Here p is a struct of type Poly9 representing 9th order polynomial. It inherits BroadcastableCallable type which is supported by ChainCutters.jl. @set is a macro from Setfield.jl that "mutates" the field of immutable objects. You can read the full benchmark script here https://github.com/tkf/ChainCutters.jl/blob/master/benchmark/bench_broadcast.jl

Here is the result:

3-element BenchmarkTools.BenchmarkGroup:
  tags: []
  "f_man" => BenchmarkTools.Trial:
          memory estimate:  1.44 MiB
          allocs estimate:  41179
          --------------
          minimum time:     1.466 ms (0.00% GC)
          median time:      1.627 ms (0.00% GC)
          mean time:        2.025 ms (10.43% GC)
          maximum time:     456.652 ms (1.78% GC)
          --------------
          samples:          2466
          evals/sample:     1
  "f_nocut" => BenchmarkTools.Trial:
          memory estimate:  64.36 MiB
          allocs estimate:  1356032
          --------------
          minimum time:     343.052 ms (13.19% GC)
          median time:      346.456 ms (13.60% GC)
          mean time:        750.353 ms (10.50% GC)
          maximum time:     3.167 s (8.84% GC)
          --------------
          samples:          7
          evals/sample:     1
  "f_cut" => BenchmarkTools.Trial:
          memory estimate:  37.23 KiB
          allocs estimate:  176
          --------------
          minimum time:     114.540 μs (0.00% GC)
          median time:      121.496 μs (0.00% GC)
          mean time:        152.005 μs (4.88% GC)
          maximum time:     197.495 ms (4.08% GC)
          --------------
          samples:          10000
          evals/sample:     1

As you can see, constant annotation can make differentiation 3000x faster than the code without annotation and even 12x faster than "manually expanded" code.

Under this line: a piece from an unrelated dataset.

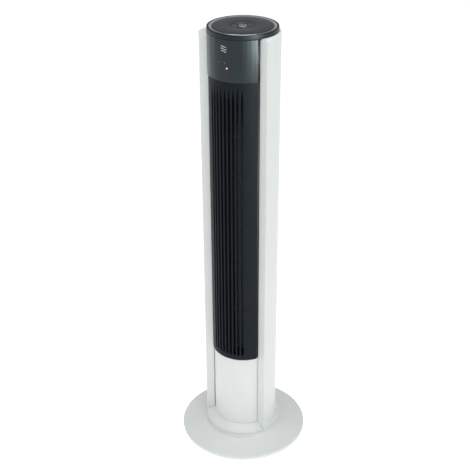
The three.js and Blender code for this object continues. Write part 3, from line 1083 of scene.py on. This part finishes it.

I'd imagine Zygote.jl can automatically insert some kind of constant annotations during the forward-pass (something equivalent to cut). Is it a reasonable approach? Are there better ways to support adjoint of broadcasting?

oxinabox commented 4 years ago

603 is required to fix this, by enabling support for Thunks.

@mzgubic is going to be working on that in the coming weeks.